• **What is required**
Copy the data exactly from the line that contains "# Grey strap" through the line that contains "obj.parent = empty", keeping both end lines and leaving out everything else.

• **Supplied data**
——

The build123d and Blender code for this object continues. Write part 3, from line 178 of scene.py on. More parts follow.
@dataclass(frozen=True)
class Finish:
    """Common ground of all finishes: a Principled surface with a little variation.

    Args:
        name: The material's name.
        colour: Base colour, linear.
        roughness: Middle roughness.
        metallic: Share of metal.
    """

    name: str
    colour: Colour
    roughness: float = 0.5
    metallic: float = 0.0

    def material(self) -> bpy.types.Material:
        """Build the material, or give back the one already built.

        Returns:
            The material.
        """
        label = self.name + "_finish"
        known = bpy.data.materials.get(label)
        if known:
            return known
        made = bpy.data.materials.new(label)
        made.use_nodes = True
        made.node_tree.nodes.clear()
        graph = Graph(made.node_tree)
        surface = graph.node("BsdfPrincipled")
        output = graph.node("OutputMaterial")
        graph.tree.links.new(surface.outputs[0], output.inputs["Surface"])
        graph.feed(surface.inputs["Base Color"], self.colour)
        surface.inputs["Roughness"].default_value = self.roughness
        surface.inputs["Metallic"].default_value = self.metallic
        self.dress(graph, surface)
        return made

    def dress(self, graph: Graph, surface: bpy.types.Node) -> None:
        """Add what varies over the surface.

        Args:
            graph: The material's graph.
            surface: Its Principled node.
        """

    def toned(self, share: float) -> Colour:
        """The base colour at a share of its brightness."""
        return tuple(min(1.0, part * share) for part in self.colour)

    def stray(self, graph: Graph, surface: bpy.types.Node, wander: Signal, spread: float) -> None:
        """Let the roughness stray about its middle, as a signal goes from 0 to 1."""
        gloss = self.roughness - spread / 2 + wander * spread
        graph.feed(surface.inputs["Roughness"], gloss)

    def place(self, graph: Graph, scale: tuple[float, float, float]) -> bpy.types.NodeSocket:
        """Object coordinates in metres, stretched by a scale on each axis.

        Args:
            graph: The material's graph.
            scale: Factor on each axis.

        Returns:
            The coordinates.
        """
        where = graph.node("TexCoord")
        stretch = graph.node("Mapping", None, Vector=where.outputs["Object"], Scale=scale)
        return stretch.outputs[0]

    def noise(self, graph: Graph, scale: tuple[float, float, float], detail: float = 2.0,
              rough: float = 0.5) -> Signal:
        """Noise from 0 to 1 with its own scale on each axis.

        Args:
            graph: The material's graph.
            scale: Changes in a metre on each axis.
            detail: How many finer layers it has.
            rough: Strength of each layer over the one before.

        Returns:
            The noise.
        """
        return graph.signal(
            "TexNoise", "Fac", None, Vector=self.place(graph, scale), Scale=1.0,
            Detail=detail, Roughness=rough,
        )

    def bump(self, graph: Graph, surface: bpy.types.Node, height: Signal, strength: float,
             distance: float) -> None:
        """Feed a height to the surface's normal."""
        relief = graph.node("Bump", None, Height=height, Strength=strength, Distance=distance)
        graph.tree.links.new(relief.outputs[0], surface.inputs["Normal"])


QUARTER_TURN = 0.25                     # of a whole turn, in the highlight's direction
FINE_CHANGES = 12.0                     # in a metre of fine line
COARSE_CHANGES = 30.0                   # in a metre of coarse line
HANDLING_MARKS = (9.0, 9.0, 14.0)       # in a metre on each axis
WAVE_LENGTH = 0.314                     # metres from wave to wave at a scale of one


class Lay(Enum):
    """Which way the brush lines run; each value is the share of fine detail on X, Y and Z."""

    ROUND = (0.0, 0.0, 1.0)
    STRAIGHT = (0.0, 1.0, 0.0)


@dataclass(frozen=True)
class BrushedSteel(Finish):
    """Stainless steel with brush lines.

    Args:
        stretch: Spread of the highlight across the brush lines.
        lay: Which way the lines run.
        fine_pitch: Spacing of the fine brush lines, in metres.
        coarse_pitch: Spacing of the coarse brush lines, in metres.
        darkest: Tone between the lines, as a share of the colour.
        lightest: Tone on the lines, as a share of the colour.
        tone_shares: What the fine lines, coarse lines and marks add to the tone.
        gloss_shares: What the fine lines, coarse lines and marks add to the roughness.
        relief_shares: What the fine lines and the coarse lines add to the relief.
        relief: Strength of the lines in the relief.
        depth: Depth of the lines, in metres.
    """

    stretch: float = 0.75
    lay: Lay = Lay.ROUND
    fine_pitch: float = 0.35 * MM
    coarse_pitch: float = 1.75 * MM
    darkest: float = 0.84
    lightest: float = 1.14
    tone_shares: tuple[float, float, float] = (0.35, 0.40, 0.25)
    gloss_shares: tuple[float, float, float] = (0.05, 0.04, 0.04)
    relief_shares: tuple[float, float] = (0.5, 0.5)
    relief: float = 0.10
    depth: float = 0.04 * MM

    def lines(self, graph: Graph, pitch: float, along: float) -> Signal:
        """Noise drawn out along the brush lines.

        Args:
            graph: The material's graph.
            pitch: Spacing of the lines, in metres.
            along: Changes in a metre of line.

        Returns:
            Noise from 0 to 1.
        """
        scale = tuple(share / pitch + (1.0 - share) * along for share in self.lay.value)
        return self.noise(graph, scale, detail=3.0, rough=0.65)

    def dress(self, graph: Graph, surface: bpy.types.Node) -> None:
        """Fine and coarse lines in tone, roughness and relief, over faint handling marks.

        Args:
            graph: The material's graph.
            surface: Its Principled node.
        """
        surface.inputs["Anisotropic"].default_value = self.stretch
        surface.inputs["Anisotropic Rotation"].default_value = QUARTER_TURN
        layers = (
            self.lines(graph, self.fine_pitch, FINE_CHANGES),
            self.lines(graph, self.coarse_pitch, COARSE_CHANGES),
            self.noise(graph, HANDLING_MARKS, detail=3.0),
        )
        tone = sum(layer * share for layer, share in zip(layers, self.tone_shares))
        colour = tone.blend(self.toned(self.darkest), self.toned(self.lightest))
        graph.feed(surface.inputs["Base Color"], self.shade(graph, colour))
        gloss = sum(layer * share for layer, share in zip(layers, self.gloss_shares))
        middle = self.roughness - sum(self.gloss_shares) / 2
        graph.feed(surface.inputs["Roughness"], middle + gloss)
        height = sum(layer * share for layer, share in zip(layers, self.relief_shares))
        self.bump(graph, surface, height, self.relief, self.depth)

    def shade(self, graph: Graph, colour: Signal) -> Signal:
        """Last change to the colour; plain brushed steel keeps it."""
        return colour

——

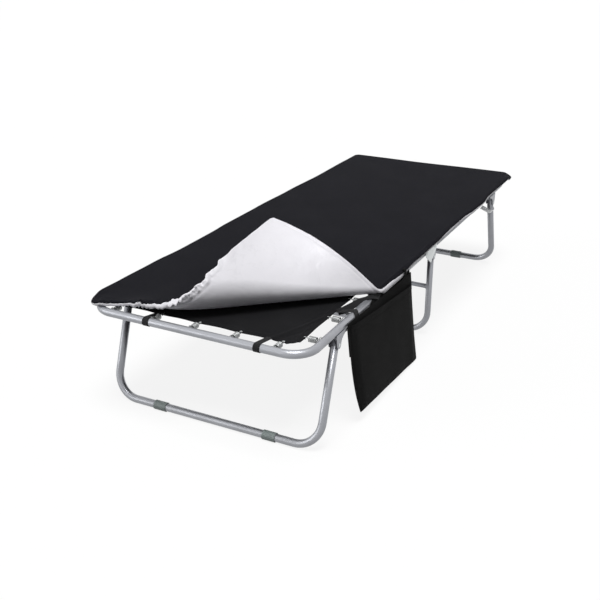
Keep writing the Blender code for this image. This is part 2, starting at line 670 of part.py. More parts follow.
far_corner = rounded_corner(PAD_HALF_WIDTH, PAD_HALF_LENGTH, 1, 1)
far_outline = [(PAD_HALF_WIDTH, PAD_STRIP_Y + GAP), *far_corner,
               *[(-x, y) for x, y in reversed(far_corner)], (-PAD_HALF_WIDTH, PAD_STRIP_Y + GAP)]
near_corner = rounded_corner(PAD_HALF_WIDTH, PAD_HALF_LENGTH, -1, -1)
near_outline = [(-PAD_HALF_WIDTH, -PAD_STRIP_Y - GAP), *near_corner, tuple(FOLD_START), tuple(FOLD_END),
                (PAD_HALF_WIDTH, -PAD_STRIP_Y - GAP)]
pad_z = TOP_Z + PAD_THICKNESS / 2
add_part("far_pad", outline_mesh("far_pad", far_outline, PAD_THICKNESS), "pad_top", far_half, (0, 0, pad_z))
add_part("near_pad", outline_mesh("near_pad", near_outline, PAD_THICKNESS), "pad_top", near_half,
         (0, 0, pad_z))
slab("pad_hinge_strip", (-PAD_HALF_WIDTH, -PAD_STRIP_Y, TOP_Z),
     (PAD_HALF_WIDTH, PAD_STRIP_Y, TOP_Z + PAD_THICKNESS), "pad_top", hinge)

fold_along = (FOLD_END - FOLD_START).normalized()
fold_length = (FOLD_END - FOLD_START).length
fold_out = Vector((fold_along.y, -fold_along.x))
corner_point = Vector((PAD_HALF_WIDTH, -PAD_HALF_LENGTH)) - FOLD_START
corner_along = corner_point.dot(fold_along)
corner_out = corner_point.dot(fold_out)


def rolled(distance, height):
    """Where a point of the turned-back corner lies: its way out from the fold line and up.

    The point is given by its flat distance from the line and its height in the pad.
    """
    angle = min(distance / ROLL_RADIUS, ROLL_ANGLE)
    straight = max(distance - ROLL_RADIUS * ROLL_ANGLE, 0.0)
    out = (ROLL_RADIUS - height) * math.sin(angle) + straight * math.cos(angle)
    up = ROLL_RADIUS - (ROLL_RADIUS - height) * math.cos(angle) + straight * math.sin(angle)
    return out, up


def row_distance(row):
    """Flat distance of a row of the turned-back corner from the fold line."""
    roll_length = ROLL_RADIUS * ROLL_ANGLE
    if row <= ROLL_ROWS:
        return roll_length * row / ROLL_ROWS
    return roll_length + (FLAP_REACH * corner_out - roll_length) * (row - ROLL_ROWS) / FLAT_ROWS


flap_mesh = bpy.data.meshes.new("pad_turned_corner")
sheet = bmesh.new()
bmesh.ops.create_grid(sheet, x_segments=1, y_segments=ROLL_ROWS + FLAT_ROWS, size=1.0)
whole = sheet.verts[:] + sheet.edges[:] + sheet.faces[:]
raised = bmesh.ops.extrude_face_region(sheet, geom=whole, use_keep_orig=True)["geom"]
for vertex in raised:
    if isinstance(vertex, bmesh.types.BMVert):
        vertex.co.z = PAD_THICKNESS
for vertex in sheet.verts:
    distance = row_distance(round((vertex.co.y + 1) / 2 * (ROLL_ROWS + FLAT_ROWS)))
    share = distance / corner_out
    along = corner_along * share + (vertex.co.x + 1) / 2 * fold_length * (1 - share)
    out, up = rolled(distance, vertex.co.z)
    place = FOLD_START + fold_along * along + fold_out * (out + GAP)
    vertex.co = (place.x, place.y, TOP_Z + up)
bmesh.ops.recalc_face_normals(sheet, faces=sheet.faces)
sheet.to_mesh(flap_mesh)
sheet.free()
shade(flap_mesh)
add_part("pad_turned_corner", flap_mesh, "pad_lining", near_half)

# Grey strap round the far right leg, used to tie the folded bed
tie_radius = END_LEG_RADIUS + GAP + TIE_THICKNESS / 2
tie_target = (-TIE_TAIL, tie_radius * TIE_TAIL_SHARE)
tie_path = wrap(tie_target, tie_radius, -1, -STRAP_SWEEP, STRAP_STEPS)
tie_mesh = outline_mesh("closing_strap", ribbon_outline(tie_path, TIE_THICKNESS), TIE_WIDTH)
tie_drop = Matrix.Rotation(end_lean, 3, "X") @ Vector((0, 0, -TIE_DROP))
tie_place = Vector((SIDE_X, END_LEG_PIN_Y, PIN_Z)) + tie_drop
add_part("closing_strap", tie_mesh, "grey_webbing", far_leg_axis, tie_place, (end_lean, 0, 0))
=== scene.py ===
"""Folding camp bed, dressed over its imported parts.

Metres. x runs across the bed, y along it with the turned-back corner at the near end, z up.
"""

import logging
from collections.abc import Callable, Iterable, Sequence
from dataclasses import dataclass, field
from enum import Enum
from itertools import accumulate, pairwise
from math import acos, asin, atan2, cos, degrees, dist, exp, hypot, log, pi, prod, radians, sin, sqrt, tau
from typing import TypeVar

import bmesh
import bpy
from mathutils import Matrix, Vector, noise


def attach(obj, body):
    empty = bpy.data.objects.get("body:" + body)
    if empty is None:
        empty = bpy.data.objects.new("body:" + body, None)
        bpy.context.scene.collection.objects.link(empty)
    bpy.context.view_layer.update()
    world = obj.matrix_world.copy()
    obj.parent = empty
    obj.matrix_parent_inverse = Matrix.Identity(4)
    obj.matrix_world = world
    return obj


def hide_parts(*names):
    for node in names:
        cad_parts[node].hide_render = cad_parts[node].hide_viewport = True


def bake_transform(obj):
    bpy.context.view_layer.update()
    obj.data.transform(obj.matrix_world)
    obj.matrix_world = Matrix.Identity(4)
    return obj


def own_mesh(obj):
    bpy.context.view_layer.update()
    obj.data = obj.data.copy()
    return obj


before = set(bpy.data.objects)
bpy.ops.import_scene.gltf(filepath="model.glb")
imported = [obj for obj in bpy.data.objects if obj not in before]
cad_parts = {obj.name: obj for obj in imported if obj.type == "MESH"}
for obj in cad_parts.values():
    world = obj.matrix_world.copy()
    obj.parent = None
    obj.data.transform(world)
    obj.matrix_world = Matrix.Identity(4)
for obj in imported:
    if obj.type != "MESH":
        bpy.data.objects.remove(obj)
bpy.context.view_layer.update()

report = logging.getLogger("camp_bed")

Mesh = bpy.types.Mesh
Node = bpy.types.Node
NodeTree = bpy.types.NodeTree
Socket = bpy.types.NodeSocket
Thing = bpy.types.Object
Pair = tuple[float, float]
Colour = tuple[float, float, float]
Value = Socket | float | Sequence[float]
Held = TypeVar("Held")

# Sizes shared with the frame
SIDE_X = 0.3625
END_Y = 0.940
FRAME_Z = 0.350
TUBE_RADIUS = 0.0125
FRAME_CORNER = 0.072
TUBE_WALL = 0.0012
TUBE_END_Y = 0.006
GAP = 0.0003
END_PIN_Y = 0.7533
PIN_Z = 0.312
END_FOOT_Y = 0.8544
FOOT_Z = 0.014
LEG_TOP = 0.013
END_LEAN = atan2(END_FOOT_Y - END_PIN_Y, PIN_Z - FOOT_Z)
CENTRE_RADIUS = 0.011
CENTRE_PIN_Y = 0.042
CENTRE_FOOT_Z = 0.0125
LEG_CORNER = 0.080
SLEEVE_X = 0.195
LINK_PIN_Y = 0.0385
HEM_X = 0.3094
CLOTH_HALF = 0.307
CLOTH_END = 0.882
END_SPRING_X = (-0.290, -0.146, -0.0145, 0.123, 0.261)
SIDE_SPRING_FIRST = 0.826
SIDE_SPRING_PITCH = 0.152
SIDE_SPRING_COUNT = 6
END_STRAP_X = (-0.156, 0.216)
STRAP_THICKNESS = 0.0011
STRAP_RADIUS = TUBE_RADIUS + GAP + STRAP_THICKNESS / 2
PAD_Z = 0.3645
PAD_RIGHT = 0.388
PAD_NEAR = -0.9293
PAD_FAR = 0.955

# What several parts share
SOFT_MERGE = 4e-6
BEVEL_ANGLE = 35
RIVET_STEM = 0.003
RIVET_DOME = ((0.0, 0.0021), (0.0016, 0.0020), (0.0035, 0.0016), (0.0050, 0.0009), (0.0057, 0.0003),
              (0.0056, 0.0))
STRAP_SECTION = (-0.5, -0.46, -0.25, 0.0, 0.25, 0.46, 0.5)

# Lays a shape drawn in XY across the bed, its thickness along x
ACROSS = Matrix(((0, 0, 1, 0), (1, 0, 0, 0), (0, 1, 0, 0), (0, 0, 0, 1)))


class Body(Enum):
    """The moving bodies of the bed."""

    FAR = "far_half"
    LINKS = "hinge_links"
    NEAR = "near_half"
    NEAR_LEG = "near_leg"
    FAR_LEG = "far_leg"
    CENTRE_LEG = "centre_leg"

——

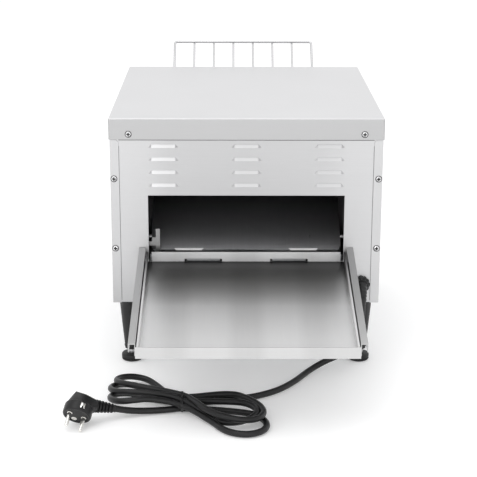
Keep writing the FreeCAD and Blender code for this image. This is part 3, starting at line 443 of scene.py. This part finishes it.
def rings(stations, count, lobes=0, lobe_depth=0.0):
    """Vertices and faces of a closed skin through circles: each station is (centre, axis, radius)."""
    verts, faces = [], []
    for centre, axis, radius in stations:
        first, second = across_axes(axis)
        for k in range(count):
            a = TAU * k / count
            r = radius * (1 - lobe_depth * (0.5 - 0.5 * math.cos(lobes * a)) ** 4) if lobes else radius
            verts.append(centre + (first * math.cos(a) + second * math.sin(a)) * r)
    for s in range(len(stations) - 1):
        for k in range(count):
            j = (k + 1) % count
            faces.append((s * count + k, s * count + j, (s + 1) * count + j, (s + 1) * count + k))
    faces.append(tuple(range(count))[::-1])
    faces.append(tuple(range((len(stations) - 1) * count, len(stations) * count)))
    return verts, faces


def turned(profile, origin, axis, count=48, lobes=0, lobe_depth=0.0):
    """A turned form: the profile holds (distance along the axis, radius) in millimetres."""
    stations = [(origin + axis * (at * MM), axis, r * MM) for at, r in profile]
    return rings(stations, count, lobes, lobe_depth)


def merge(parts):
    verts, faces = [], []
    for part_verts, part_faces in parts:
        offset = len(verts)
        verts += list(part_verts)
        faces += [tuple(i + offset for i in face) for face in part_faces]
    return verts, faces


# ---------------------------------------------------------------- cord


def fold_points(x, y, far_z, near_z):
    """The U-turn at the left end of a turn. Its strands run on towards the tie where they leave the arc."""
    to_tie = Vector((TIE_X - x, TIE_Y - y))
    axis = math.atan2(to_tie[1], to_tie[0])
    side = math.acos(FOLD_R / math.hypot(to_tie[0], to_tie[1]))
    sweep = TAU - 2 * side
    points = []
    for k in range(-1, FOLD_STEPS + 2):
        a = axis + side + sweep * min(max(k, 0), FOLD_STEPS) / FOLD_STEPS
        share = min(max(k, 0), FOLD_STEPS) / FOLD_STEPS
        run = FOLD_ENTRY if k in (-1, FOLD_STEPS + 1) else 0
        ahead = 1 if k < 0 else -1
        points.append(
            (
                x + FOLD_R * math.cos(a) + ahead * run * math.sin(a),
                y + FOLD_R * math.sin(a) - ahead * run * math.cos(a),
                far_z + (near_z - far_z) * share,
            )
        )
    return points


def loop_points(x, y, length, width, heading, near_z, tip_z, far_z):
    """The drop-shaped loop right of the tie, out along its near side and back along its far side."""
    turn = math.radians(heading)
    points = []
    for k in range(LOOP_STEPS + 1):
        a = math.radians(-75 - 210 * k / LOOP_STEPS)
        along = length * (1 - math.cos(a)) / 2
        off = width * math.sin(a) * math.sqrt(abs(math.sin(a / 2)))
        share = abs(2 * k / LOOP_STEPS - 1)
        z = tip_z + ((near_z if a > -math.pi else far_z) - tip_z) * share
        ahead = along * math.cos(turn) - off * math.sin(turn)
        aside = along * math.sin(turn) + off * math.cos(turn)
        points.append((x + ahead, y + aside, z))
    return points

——

• **Correct result**
# Grey strap round the far right leg, used to tie the folded bed
tie_radius = END_LEG_RADIUS + GAP + TIE_THICKNESS / 2
tie_target = (-TIE_TAIL, tie_radius * TIE_TAIL_SHARE)
tie_path = wrap(tie_target, tie_radius, -1, -STRAP_SWEEP, STRAP_STEPS)
tie_mesh = outline_mesh("closing_strap", ribbon_outline(tie_path, TIE_THICKNESS), TIE_WIDTH)
tie_drop = Matrix.Rotation(end_lean, 3, "X") @ Vector((0, 0, -TIE_DROP))
tie_place = Vector((SIDE_X, END_LEG_PIN_Y, PIN_Z)) + tie_drop
add_part("closing_strap", tie_mesh, "grey_webbing", far_leg_axis, tie_place, (end_lean, 0, 0))
=== scene.py ===
"""Folding camp bed, dressed over its imported parts.

Metres. x runs across the bed, y along it with the turned-back corner at the near end, z up.
"""

import logging
from collections.abc import Callable, Iterable, Sequence
from dataclasses import dataclass, field
from enum import Enum
from itertools import accumulate, pairwise
from math import acos, asin, atan2, cos, degrees, dist, exp, hypot, log, pi, prod, radians, sin, sqrt, tau
from typing import TypeVar

import bmesh
import bpy
from mathutils import Matrix, Vector, noise


def attach(obj, body):
    empty = bpy.data.objects.get("body:" + body)
    if empty is None:
        empty = bpy.data.objects.new("body:" + body, None)
        bpy.context.scene.collection.objects.link(empty)
    bpy.context.view_layer.update()
    world = obj.matrix_world.copy()
    obj.parent = empty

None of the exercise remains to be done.